Centralized vs. Decentralized Staking

  • Centralized Platforms: Exchanges like Binance, Coinbase, and Kraken offer staking services. These platforms handle the technical aspects and offer convenience but often take a cut of your rewards.
  • Decentralized Staking: This involves using non-custodial wallets to stake directly with a blockchain network. It offers more control and potentially higher rewards, but requires more technical know-how.

Staking Pools

If you don’t have enough crypto to meet the minimum staking requirement, you can join a staking pool. These are groups of stakers who combine their assets to increase their chances of validating blocks and sharing rewards. Pools can be managed by community members or organizations.

Staking-as-a-Service

Staking-as-a-service providers handle all the technical aspects of staking for a fee. This is ideal for those who want the benefits of staking without the hassle of setup and maintenance. Examples include Rocket Pool, Lido, and Stakefish.

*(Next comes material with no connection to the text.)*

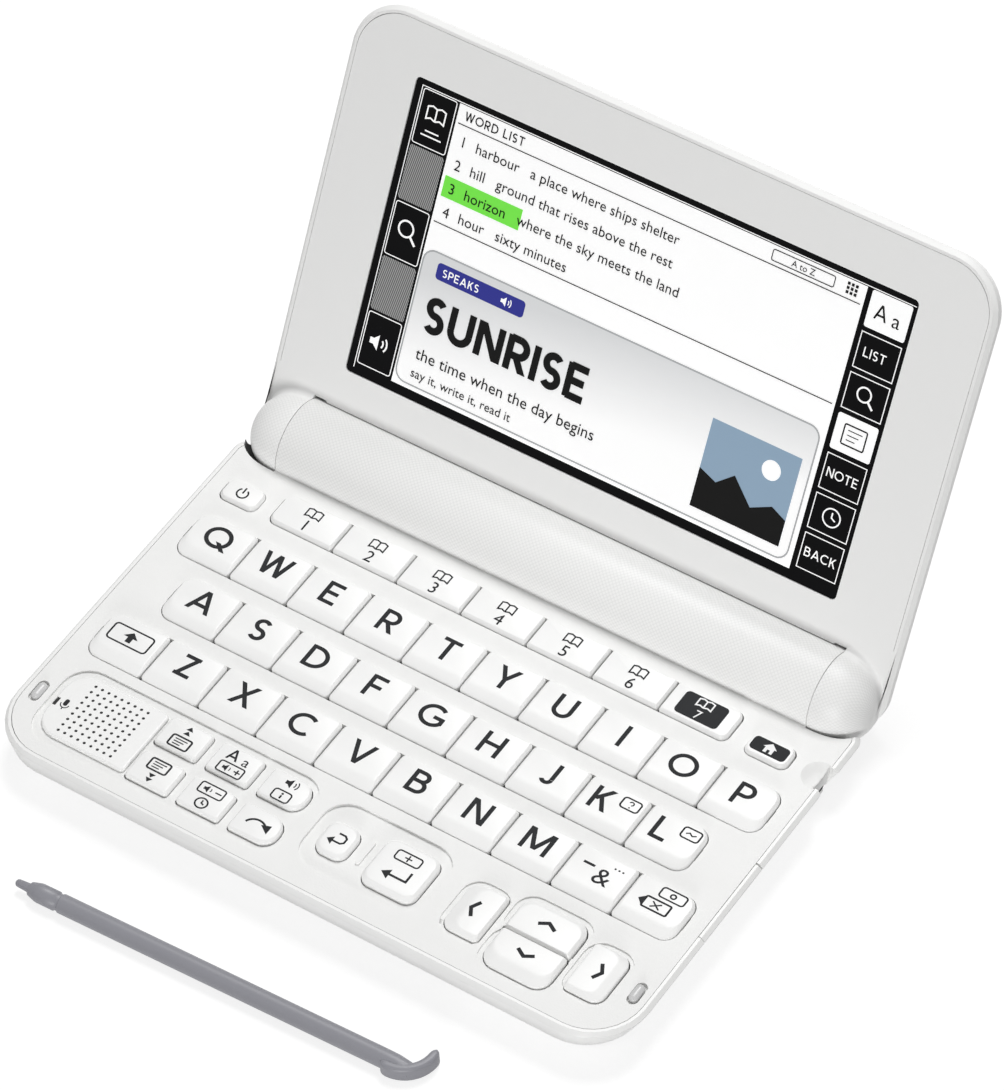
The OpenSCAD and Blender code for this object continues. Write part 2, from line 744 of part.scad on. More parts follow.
module hinge_pins() color([0.7, 0.71, 0.72])
    at_axis()
        both_sides() {
            rod_x(bay_half + bulkhead_t + 0.3, barrel_half - wall - snug, pin_r + 1.6);
            rod_x(barrel_half - wall - snug - eps, barrel_half + 7, pin_r);
        }

// Inside the base.

board_z = 5.2;
board_t = 1;
chip_w = 14;
chip_pitch = 32;
sheet_t = 0.35;
sheet_z = board_z + board_t + 0.2;

// Plan of the circuit board and of the rubber sheet, shrunk by g, with its back edge at back.
module sheet_area(g, z0, z1, back) {
    slab(-half_w + 6.5 + g, half_w - 6.5 - g, front_y + 25 + g, back - g, [1], z0, z1);
    slab(func_x0 - 0.2 + g, half_w - 9 - g, front_y + 4.6 + g, front_y + 26, [1], z0, z1);
}

module main_board() color([0.16, 0.36, 0.2])
    difference() {
        union() {
            sheet_area(1, board_z, board_z + board_t, silo_y - silo_r - 2.6);
            for (x = [-1 : 1])
                translate([x * chip_pitch, home_row_y, board_z - 1.2])
                    slab(-chip_w, 0, -chip_w, 0, [0.5], 0, 1.2 + eps);
            box(-half_w / 2.5, half_w / 2.5, home_row_y + 10, home_row_y + 13,
                board_z - 1, board_z + eps);
        }
        for (p = screw_places)
            translate([p[0], p[1], 0])
                cylinder(h = 20, r = boss_r + 0.5, $fn = 36);
    }

// Metal shell open to the side, from y0 to y1 and l deep.
module socket(y0, y1, l)
    difference() {
        box(half_w - l, half_w - socket_in, y0, y1, slot_z0 - 0.1, board_z - 0.05);
        box(half_w - l + 2, half_w, y0 + 0.7, y1 - 0.7, slot_z0 + 0.3, board_z - 0.6);
    }

module port_sockets() color([0.75, 0.76, 0.78]) {
    for (k = [[card_slot, 16], [plug_slot, 11]])
        socket(k[0][0] + slot_inset, k[0][1] - slot_inset, k[1]);
}

module key_rubber_sheet() color([0.62, 0.63, 0.64])
    difference() {
        sheet_area(0, sheet_z, sheet_z + sheet_t, ref_y0 + ref_d + 1.4);
        for (p = screw_places)
            translate([p[0], p[1], 0])
                cylinder(h = 20, r = boss_r + 0.3, $fn = 36);
    }

module port_cover() color(white)
    port_skin(0);

module rubber_feet() color([0.5, 0.5, 0.51])
    for (p = foot_places)
        translate([p[0], p[1], 0]) {
            cylinder(h = case_z + foot_seat - 0.02, r = foot_r - 0.3, $fn = 72);
            translate([0, 0, 0.25])
                cylinder(h = case_z + foot_seat - 0.27, r = foot_r, $fn = 72);
        }

module deck_bumpers() color([0.72, 0.72, 0.72])
    bumper(0, deck_z - 0.75, deck_z + bumper_h);

module case_screws() color([0.66, 0.67, 0.69])
    for (p = screw_places)
        translate([p[0], p[1], 0])
            difference() {
                union() {
                    translate([0, 0, case_z + 0.2])
                        cylinder(h = 1, r = screw_head_r, $fn = 36);
                    translate([0, 0, case_z + 1])
                        cylinder(h = 5.2, r = screw_r, $fn = 24);
                }
                for (a = [0, 90])
                    rotate([0, 0, a])
                        box(-1.1, 1.1, -0.2, 0.2, 0, case_z + 0.7);
            }

// Lid.

lid_face = lid_rise;
lid_back = lid_rise + lid_t;
bezel_back = lid_face + bezel_t;
lid_edge = lid_face + rim_edge;

function dome_inset(z) = knuckle_l * (1 - dome_curve(z / knuckle_r));
function lid_side(z) = z < lid_edge ? (lid_edge - z) * 0.95 : dome_inset(z) - dome_inset(lid_edge);
function lid_tip(z) = z < lid_edge ? (lid_edge - z) * 0.95 : pow((z - lid_edge) / 3, 1.9);
function lid_ring(z, more = 0) =
    let (s = lid_side(z) + more, f = lid_tip(z) + more, r = max(lid_corner_r - (s + f) / 2, 1))
    at_z(outline(-half_w + s, half_w - s, -lid_l + f, -1.2, [r, r, 1, 1], corner_n), z);

function frame_points(g) =
    let (r = lid_corner_r - rim_w)
    outline(-half_w + rim_w - g, half_w - rim_w + g, -lid_l + rim_w - g, 0,
            [r, r, 0.5, 0.5], corner_n);

module lid_solid()
    loft([
        lid_ring(lid_face),
        lid_ring(lid_edge - 0.1),
        lid_ring(lid_edge + 0.2),
        lid_ring(lid_edge + 1.4),
        lid_ring(lid_back - 2.2),
        lid_ring(lid_back - 1.2),
        lid_ring(lid_back - 0.5),
        lid_ring(lid_back, 0.9)]);

module lid_back_case() color(white)
    on_lid()
        difference() {
            union() {
                lid_solid();
                knuckle_dome(half_w - rim_w + snug / 2, half_w);
            }
            translate([0, 0, lid_face - 1])
                linear_extrude(bezel_t + 1 + snug / 2)
                    polygon([for (p = frame_points(snug / 2)) [p[0], min(p[1], -eps)]]);
            slab(-half_w + rim_w + 2, half_w - rim_w - 2, -lid_l + rim_w + 2.2, -11.5,
                 [8, 8, 1, 1], lid_face, lid_back - 1.2, 6);
            rod_x(-half_w + rim_w - snug / 2 + eps, half_w - rim_w + snug / 2 - eps, back_sweep_r);
        }

window_w = body_w - 2 * window_side;
window_h = lid_l - window_y - window_end;
fillet_steps = 4;
arc_steps = 22;
frame_end = -knuckle_r - knuckle_fillet - 1.4; // end of the flat frame at the knuckles
apron_y = frame_end - 1.7; // the knuckle's skin runs inside the flat frame up to here
lap = 0.02; // the knuckle's skin lies this far inside the frame's faces

// Section of a knuckle across the hinge axis, with the lid shut: a circle that runs
// through a fillet into the face of the screen frame.
function knuckle_section(x) =
    let (r = knuckle_at(x),
         f = knuckle_fillet,
         face = lid_face + lap,
         back = bezel_back - lap,
         cz = face - f,
         cy = -sqrt(pow(r + f, 2) - cz * cz),
         join_a = (atan2(cz, cy) + 360) % 360,
         end_a = 540 - asin(back / r))
    concat(
        [[x, apron_y, back], [x, apron_y, face]],
        [for (i = [0 : fillet_steps])
            let (a = 90 + (join_a - 180 - 90) * i / fillet_steps)
            [x, cy + f * cos(a), cz + f * sin(a)]],
        [for (i = [1 : arc_steps])
            let (a = join_a + (end_a - join_a) * i / arc_steps)
            [x, r * cos(a), r * sin(a)]]);

knuckle_steps = 10;
module knuckles() {
    x0 = barrel_half + joint_gap;
    x1 = half_w - rim_w - snug / 2 - lap;
    both_sides()
        difference() {
            loft([for (i = [-1 : knuckle_steps])
                knuckle_section(x0 + (x1 - x0) * sin(90 * i / knuckle_steps))]);
            box(0, x0, apron_y - 5, 20, -20, 20);
        }
}

// Flat screen frame, with a tongue between the knuckles that follows the barrel.
module frame_plate() {
    w = half_w - rim_w - snug / 2;
    m = barrel_half + joint_gap * 3;
    tip = frame_points(-snug / 2);
    translate([0, 0, lid_face])
        linear_extrude(bezel_t)
            polygon(concat(
                [for (i = [0 : 2 * corner_n + 1]) tip[i]],
                [[w, frame_end], [m, frame_end], [m, -sweep_r * 0.9]],
                [[-m, -sweep_r * 0.9], [-m, frame_end], [-w, frame_end]]));
}

module lid_bezel() color(warm_white)
    on_lid()
        difference() {
            union() {
                difference() {
                    frame_plate();
                    rod_x(-barrel_half - 2 * joint_gap, barrel_half + 2 * joint_gap, sweep_r);
                }
                knuckles();
            }
            slab(-window_w / 2, window_w / 2, -window_y - window_h, -window_y, [1.1],
                 0, bezel_back + 1);
            both_sides()
                rod_x(barrel_half - 1, barrel_half + 8, pin_r + pin_clear);
        }

panel_sink = 0.2;
module touch_panel() color(ink)
    on_lid()
        slab(-window_w / 2 + snug, window_w / 2 - snug, -window_y - window_h + snug,
             -window_y - snug, [1], lid_face + panel_sink, bezel_back - 0.02);

module display_module() color([0.3, 0.31, 0.33])
    on_lid() {
        slab(-window_w / 2 - 2, window_w / 2 + 2, -window_y - window_h - 1.8, -window_y + 1.8,
             [0.6], bezel_back + 0.03, lid_back - 1.25);
    }

// Stylus.

stylus_tip = [-49.8, front_y - 21.6];
stylus_turn = 1.95;
nib_l = 3.3;
nib_r = 0.8;
head_l = 6.2;
tail_h = 3.7;
tail_t = 2;

module stylus() color(stylus_grey) {
    shaft = stylus_l - tail_t / 2;
    tail_x = stylus_l - tail_r;
    tail_y = tail_r - stylus_r - 0.6;
    translate([stylus_tip[0], stylus_tip[1], stylus_r])
        rotate([0, 0, stylus_turn]) {
            rotate([0, 90, 0])
                rotate_extrude($fn = 48)
                    polygon([
                        [0, 0], [nib_r * 0.6, 0.05], [nib_r, 0.5], [nib_r * 1.2, nib_l],
                        [stylus_r * 0.72, nib_l + 0.1], [stylus_r, nib_l + 2.2],
                        [stylus_r, nib_l + head_l], [stylus_r - 0.25, nib_l + head_l + 0.15],
                        [stylus_r - 0.25, nib_l + head_l + 0.9], [stylus_r, nib_l + head_l + 1.1],
                        [stylus_r, shaft], [0, shaft]]);
            translate([tail_x, tail_y, -stylus_r])
                difference() {
                    intersection() {
                        cylinder(h = tail_h, r = tail_r, $fn = 96);
                        box(-0.5, tail_r + 1, -tail_r - 1, 1.2, 0, tail_h);
                    }
                    translate([-0.4, 0.3, -1])
                        cylinder(h = tail_h + 2, r = tail_r - tail_t, $fn = 96);
                }
        }
}

// Assembly.

bottom_case();
keyboard_deck();
speaker_grille();
barrel_cover();
battery_cover();
batteries();
battery_contacts();
main_board();
port_sockets();
key_rubber_sheet();
speaker();
port_cover();
rubber_feet();
deck_bumpers();
case_screws();
hinge_pins();
lid_back_case();
lid_bezel();
display_module();
touch_panel();
stylus();
dictionary_keys();
function_keys();
for (i = [0 : 2], j = [0 : len(letter_rows[i]) - 1])
    letter_key(i, j);
key_power();
key_home();
key_back();
key_enter();
key_left();
key_right();
key_up();
key_down();
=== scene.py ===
import bpy, bmesh, json, math
from mathutils import Vector, Matrix


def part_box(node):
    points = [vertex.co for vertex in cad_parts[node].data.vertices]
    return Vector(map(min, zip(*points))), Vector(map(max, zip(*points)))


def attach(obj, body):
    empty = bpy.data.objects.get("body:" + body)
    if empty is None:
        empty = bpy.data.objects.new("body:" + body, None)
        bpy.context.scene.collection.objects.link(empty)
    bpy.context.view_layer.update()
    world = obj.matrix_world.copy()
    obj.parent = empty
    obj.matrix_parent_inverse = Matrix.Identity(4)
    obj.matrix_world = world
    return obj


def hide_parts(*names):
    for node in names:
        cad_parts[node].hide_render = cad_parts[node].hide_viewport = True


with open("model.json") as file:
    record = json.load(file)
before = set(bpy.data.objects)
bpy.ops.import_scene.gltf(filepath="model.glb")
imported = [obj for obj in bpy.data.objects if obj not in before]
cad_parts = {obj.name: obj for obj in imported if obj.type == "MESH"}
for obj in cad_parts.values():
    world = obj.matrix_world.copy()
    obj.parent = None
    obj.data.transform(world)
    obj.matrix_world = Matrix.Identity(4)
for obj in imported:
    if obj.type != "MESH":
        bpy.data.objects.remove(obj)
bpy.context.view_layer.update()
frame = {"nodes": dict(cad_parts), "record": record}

# Sizes are in millimetres until a mesh is made; MM turns them into metres.
MM = 0.001
TAU = 2 * math.pi
nodes = frame["nodes"]
bodies = frame["record"]["behaviour"]["bodies"]
body_of = {node: body for body, members in bodies.items() for node in members}
slot_of = {part["node"]: part["material_slot"] for part in frame["record"]["subparts"]}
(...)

Tax Implications of Staking

Depending on your country of residence, staking rewards may be considered taxable income. It’s important to keep records of your staking activity and consult a tax professional to ensure compliance with local laws. Some jurisdictions tax rewards upon receipt, while others may tax them only when you sell or trade the tokens.

Security Tips for Stakers

  1. Use Reputable Wallets: Always use official wallets or those widely recognized in the community.
  2. Keep Software Updated: Ensure your wallet and staking tools are always up to date.
  3. Be Cautious with Validators: Delegate to validators with a good track record.
  4. Enable Security Features: Use 2FA and other security features to protect your assets.
  5. Don’t Share Private Keys: Your private key is the gateway to your funds. Never share it with anyone.

Future of Staking

As the crypto industry matures, staking is expected to become an even more integral part of the ecosystem. More networks are adopting PoS, and the introduction of liquid staking solutions (which allow you to stake while still maintaining liquidity) is making staking more flexible. The growth of DeFi and interoperability between blockchains also opens up new opportunities for stakers.